• **STATED GOAL**:
The required output consists solely of the lines from the top of the listing through the line containing "hide_parts(node)", transcribed exactly.

----

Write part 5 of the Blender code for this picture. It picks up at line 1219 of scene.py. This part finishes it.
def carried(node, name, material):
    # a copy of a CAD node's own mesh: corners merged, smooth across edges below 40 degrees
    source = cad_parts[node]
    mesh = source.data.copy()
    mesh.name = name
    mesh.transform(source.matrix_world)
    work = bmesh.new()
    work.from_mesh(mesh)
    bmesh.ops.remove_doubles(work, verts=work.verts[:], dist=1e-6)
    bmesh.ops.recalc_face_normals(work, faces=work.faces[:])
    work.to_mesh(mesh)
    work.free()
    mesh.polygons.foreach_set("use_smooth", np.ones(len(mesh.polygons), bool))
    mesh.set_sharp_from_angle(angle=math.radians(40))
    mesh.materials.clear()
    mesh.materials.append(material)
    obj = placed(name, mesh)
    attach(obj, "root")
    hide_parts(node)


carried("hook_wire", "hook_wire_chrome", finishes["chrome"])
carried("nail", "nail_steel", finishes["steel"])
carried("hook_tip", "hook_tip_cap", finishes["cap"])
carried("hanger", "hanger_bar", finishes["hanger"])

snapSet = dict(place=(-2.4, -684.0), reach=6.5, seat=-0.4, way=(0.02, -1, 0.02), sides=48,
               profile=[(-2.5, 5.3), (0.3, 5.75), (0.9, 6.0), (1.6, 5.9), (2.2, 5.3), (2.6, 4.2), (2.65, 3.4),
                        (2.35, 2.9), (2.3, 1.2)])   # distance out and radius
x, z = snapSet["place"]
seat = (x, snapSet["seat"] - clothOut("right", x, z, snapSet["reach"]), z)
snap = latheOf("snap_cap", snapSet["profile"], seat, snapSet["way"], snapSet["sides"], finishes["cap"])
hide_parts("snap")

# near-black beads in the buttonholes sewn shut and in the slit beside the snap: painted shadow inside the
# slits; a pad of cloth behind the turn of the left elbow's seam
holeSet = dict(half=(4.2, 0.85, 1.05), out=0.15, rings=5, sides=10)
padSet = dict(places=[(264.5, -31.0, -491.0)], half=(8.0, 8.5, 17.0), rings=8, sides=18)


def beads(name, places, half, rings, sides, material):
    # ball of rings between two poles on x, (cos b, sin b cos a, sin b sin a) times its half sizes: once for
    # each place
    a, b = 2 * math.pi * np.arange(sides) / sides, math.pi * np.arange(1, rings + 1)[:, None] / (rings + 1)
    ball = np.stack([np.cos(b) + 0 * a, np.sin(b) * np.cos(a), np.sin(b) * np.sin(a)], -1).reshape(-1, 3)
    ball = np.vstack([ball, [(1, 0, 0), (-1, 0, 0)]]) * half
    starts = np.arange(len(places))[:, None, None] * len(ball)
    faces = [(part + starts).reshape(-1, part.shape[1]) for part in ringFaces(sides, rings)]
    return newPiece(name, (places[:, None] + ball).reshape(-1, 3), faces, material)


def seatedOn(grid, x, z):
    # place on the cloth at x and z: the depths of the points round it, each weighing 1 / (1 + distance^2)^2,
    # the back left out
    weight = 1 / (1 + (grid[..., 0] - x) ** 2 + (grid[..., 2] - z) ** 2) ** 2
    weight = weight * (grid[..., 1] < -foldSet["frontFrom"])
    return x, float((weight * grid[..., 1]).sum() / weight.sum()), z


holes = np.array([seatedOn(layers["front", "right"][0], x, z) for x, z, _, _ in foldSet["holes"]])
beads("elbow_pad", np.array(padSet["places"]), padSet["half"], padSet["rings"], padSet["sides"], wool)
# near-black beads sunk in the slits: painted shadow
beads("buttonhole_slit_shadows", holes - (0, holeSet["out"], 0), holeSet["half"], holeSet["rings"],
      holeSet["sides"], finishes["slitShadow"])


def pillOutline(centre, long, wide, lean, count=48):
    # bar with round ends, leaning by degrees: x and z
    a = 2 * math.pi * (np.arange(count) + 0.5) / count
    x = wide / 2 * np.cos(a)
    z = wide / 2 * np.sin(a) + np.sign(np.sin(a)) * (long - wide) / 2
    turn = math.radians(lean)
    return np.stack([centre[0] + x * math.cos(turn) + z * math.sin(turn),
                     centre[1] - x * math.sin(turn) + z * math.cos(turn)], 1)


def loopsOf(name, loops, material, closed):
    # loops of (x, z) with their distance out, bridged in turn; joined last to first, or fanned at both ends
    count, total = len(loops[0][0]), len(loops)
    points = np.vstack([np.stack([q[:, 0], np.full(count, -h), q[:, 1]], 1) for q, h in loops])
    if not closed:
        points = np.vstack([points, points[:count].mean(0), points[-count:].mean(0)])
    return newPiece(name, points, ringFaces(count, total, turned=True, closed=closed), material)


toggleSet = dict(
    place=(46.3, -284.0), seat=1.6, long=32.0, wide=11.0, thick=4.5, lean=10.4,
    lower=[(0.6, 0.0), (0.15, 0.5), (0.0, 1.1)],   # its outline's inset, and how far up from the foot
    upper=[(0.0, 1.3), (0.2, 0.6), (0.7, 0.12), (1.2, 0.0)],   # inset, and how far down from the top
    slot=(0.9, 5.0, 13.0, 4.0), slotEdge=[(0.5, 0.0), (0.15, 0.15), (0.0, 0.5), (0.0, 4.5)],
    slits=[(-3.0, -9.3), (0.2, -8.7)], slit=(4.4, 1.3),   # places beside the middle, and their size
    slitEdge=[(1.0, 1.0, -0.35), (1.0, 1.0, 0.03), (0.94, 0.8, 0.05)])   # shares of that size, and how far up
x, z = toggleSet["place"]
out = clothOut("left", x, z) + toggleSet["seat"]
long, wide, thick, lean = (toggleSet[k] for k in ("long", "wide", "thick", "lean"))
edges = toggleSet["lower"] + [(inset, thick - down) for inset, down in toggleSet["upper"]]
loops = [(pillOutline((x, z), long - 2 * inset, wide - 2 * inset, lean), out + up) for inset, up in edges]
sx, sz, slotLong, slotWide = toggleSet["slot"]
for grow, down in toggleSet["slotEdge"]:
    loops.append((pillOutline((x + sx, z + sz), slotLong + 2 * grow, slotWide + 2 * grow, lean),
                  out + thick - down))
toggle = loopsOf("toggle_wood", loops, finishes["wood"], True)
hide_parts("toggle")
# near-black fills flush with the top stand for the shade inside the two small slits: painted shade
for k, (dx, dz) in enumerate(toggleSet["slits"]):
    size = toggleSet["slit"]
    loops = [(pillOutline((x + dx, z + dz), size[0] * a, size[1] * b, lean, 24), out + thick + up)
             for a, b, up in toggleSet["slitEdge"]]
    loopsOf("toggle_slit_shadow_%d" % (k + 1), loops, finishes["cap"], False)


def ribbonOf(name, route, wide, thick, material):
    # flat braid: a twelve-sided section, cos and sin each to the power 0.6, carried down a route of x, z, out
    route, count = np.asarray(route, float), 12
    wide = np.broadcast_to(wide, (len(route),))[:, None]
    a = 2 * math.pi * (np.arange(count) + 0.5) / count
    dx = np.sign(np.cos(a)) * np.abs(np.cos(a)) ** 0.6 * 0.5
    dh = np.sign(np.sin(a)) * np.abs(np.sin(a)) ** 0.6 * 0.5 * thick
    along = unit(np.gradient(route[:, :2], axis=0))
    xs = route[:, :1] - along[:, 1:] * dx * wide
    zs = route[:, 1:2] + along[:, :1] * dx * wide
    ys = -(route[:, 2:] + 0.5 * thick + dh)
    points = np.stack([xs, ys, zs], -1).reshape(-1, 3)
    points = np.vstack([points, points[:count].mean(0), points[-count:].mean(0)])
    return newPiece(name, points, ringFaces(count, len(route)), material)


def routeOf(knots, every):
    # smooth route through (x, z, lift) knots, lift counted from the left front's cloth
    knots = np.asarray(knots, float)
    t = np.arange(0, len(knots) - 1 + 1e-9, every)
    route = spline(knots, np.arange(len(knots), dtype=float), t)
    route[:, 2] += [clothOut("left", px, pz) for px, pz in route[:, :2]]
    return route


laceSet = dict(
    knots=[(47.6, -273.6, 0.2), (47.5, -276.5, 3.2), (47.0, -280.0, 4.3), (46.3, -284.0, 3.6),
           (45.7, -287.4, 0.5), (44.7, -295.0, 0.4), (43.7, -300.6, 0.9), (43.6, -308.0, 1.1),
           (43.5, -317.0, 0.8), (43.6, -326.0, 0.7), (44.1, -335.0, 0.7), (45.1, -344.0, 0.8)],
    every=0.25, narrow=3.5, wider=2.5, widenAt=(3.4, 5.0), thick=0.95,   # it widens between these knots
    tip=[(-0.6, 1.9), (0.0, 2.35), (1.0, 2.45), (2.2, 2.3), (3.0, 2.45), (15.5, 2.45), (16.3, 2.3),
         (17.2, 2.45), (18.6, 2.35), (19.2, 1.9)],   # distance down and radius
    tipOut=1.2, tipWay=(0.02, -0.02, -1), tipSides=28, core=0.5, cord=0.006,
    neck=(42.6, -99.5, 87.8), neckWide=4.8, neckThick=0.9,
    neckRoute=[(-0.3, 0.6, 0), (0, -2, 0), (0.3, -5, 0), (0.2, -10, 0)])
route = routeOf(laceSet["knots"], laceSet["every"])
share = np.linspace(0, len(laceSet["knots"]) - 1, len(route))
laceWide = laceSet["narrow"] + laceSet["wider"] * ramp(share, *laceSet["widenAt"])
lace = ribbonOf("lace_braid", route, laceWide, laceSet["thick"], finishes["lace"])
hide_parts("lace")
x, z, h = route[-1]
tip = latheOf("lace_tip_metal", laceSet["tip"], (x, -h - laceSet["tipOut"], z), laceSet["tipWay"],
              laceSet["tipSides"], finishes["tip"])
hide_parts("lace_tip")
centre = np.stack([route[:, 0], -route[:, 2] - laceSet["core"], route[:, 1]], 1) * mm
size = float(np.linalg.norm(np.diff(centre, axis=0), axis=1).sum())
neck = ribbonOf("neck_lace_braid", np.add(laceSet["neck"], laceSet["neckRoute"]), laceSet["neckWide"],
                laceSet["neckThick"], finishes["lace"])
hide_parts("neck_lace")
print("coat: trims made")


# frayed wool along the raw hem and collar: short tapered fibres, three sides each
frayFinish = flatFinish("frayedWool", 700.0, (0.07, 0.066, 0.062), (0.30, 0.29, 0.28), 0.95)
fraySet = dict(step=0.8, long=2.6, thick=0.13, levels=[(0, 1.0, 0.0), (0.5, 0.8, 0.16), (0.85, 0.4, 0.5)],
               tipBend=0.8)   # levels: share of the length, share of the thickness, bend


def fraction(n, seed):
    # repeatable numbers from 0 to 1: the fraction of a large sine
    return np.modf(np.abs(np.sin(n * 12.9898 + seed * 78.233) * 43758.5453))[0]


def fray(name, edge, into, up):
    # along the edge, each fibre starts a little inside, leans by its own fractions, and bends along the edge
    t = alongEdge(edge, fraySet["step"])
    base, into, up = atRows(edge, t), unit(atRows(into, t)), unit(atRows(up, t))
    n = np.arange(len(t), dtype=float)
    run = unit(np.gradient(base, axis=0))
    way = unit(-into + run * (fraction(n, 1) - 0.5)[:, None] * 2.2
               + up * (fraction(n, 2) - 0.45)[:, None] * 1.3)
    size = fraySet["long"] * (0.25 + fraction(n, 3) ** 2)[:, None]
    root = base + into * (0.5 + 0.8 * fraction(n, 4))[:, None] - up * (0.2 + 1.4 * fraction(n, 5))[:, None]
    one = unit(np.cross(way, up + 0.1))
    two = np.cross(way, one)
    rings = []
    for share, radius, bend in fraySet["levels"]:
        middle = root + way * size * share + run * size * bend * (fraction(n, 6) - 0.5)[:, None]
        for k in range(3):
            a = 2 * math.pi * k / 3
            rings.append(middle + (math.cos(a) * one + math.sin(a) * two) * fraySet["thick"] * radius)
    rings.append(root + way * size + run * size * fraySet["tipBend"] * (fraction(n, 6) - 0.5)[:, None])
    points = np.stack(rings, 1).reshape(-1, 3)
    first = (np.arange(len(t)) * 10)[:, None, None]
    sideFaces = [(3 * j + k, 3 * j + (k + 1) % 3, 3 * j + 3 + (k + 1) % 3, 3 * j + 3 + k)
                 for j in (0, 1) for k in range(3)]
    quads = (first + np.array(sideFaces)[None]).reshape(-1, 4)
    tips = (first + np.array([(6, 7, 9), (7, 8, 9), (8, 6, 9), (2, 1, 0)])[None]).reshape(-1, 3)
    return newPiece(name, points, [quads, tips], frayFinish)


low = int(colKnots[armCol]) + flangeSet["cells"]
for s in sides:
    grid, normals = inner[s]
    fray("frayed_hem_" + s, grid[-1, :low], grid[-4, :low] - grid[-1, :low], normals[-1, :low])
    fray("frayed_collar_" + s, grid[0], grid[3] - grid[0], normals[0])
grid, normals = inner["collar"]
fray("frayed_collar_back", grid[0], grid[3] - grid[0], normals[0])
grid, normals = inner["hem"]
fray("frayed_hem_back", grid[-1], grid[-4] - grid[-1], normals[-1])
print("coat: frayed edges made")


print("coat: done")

----

• **RESULT OF THIS TASK**:
Write part 5 of the Blender code for this picture. It picks up at line 1219 of scene.py. This part finishes it.
def carried(node, name, material):
    # a copy of a CAD node's own mesh: corners merged, smooth across edges below 40 degrees
    source = cad_parts[node]
    mesh = source.data.copy()
    mesh.name = name
    mesh.transform(source.matrix_world)
    work = bmesh.new()
    work.from_mesh(mesh)
    bmesh.ops.remove_doubles(work, verts=work.verts[:], dist=1e-6)
    bmesh.ops.recalc_face_normals(work, faces=work.faces[:])
    work.to_mesh(mesh)
    work.free()
    mesh.polygons.foreach_set("use_smooth", np.ones(len(mesh.polygons), bool))
    mesh.set_sharp_from_angle(angle=math.radians(40))
    mesh.materials.clear()
    mesh.materials.append(material)
    obj = placed(name, mesh)
    attach(obj, "root")
    hide_parts(node)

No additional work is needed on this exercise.